LXD approaches this by adding a uid/gid translation layer, so that the uid/gid for anything within an unprivileged container will be offset by a specified value, e.g., calls with user ID 1000 in a container are made to present to the host as user ID 1000000. This comes with its own host of issues which LXD tries to hide.
The short answer is that if security is any type of priority for the system in question and you want to run containerized processes, you should use an OS that implements container security directly in the kernel, like FreeBSD with jails or illumos with Zones, instead of depending on getting exactly the right configuration between all the moving pieces in the Linux container stack.
This is a good question.
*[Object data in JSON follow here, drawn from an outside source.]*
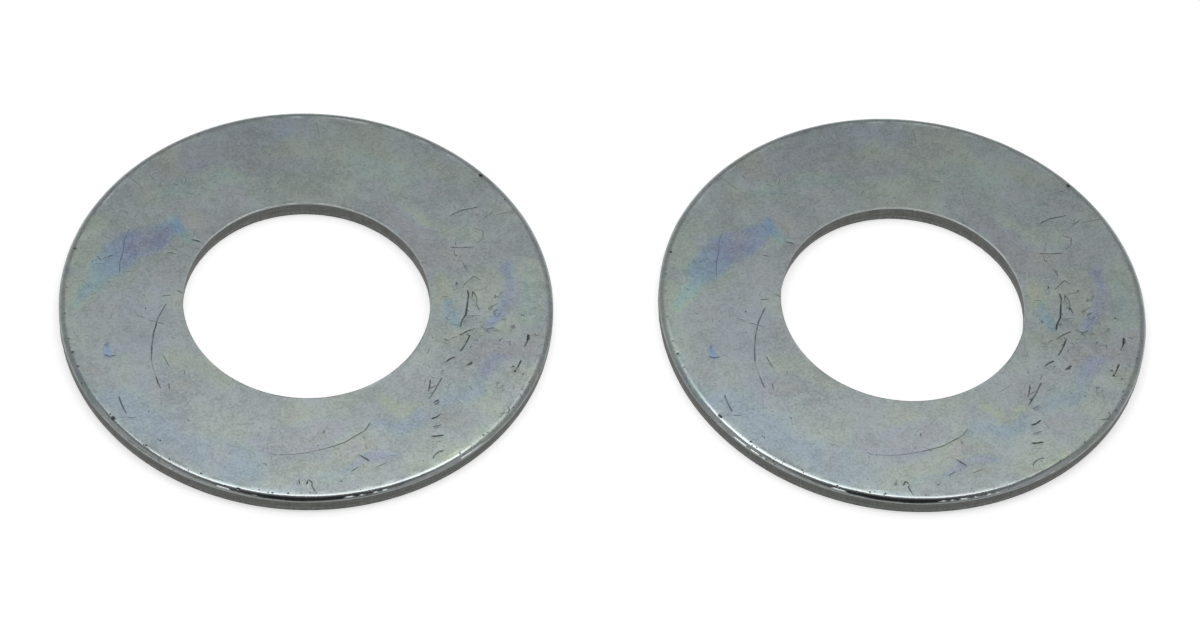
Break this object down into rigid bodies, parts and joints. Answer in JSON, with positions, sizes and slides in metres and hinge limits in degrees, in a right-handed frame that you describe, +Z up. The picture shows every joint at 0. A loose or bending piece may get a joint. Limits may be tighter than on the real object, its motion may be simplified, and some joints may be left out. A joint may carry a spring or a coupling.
{
  "type": "thrust washer pair",
  "caption": "Flat steel thrust washers with a plain round bore and a rolled outer edge, laid side by side, for taking end thrust on a shaft.",
  "frame": {"origin": "midway between the washers, on the surface that both lie on", "axes": "+X from the left washer's centre to the right one's, +Z up along both bores, towards the rolled edges"},
  "size_m": [0.113, 0.051, 0.002],
  "materials": {
    "zinc_plate": "zinc plated and clear passivated, satin, with faint violet and blue tints"
  },
  "bodies": {
    "root": {"left_washer": "zinc_plate", "right_washer": "zinc_plate"}
  },
  "joints": []
}
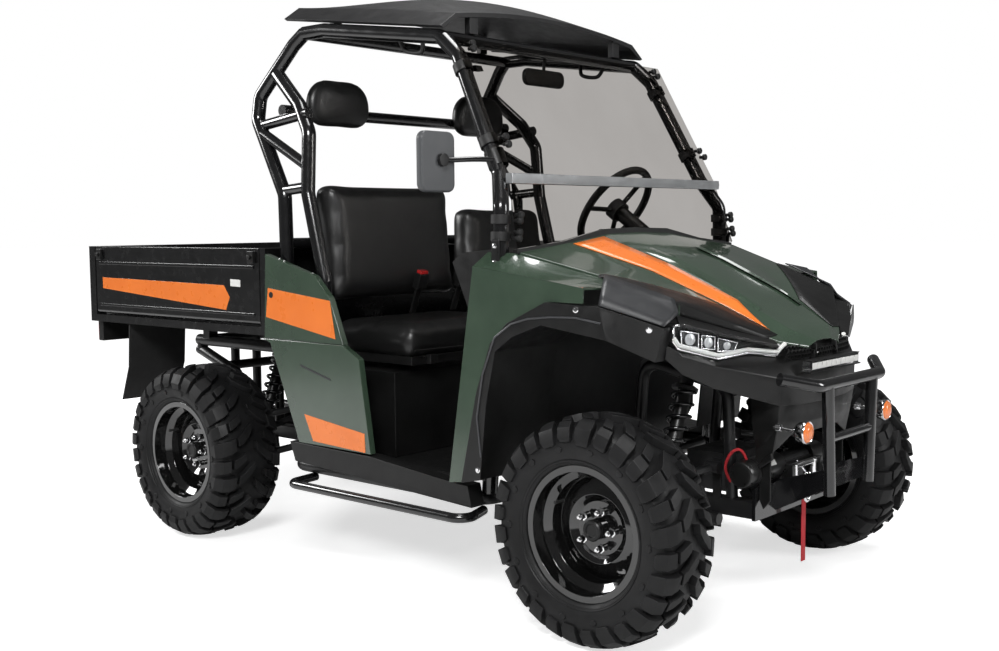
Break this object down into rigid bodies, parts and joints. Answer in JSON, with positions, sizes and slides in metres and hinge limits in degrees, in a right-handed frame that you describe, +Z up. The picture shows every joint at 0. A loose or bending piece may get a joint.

I think you can make it even better by generalizing the problem. How on earth do developers hope to advance general computing forward when simply running programs isn't a solved problem? Most software engineers I know don't run docker on their home PCs. What about people who aren't in IT? Does anyone here even care? The general attitude I see is "plebs don't need to run anything they can't get outside of an app store". It's a horrible attitude.
I very much like this quote from Alan Kay:
"It doesn't matter what the computer can do, if it can't be learned by billions of people."
There is no good technical reason why modern operating systems can't work out some some scheme for sanboxing arbitrary programs by default. It is obviously necessary. I imagine something like "applications" folder where every subfolder automatically becomes an isolated "container". It would have to be designed with security as the primary concern, though; unlike current container solutions.
But arbitrary programs are... arbitrary. Especially ones run by software engineers, and especially ones run by software engineers as part of a POSIX-alike “utility bag” ecosystem.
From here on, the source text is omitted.